12.8 Conflicts. In the event of any conflict between this Agreement and any LA policy posted online, the terms of this Agreement will govern.
12.9 Technology Export. Customer will not: (a) permit any third party to access or use the LA Platform in violation of any U.S. law or regulation; or (b) export any software provided by LA or otherwise remove it from the United States except in compliance with all applicable U.S. laws and regulations. Without limiting the generality of the foregoing, Customer will not permit any third party to access or use the LA Platform in, or export such software to, a country subject to a United States embargo.
10.10 Entire Agreement. This Agreement sets forth the entire agreement of the parties and supersedes all prior or contemporaneous writings, negotiations, and discussions with respect to its subject matter. Neither party has relied upon any such prior or contemporaneous communications.

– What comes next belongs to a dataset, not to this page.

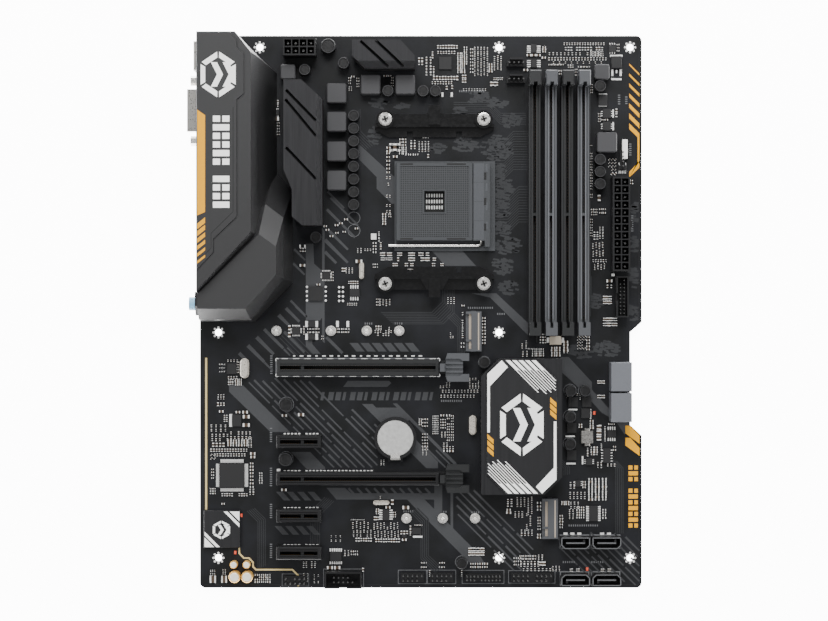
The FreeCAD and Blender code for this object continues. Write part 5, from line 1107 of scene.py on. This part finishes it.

12.11 Amendment. LA may amend this Agreement from time to time by posting an amended version at its website and sending Customer written notice thereof. Such amendment will be deemed accepted and become effective 30 days after such notice (the “Proposed Amendment Date”) unless Customer first gives LA written notice of rejection of the amendment. In the event of such rejection, this Agreement will continue under its original provisions, and the amendment will become effective at the start of Customer’s next Term following the Proposed Amendment Date (unless Customer first terminates this Agreement pursuant to Article 11, Term & Termination). Customer’s continued use of the Service following the effective date of an amendment will confirm Customer’s consent thereto. This Agreement may not be amended in any other way except through a written agreement by authorized representatives of each party. LA may revise the Privacy Policy at any time by posting a new version of either at its website, and such new version will become effective on the date it is posted; provided if such amendment materially reduces Customer’s rights or protections, notice and consent will be subject to the requirements above in this Section 12.11.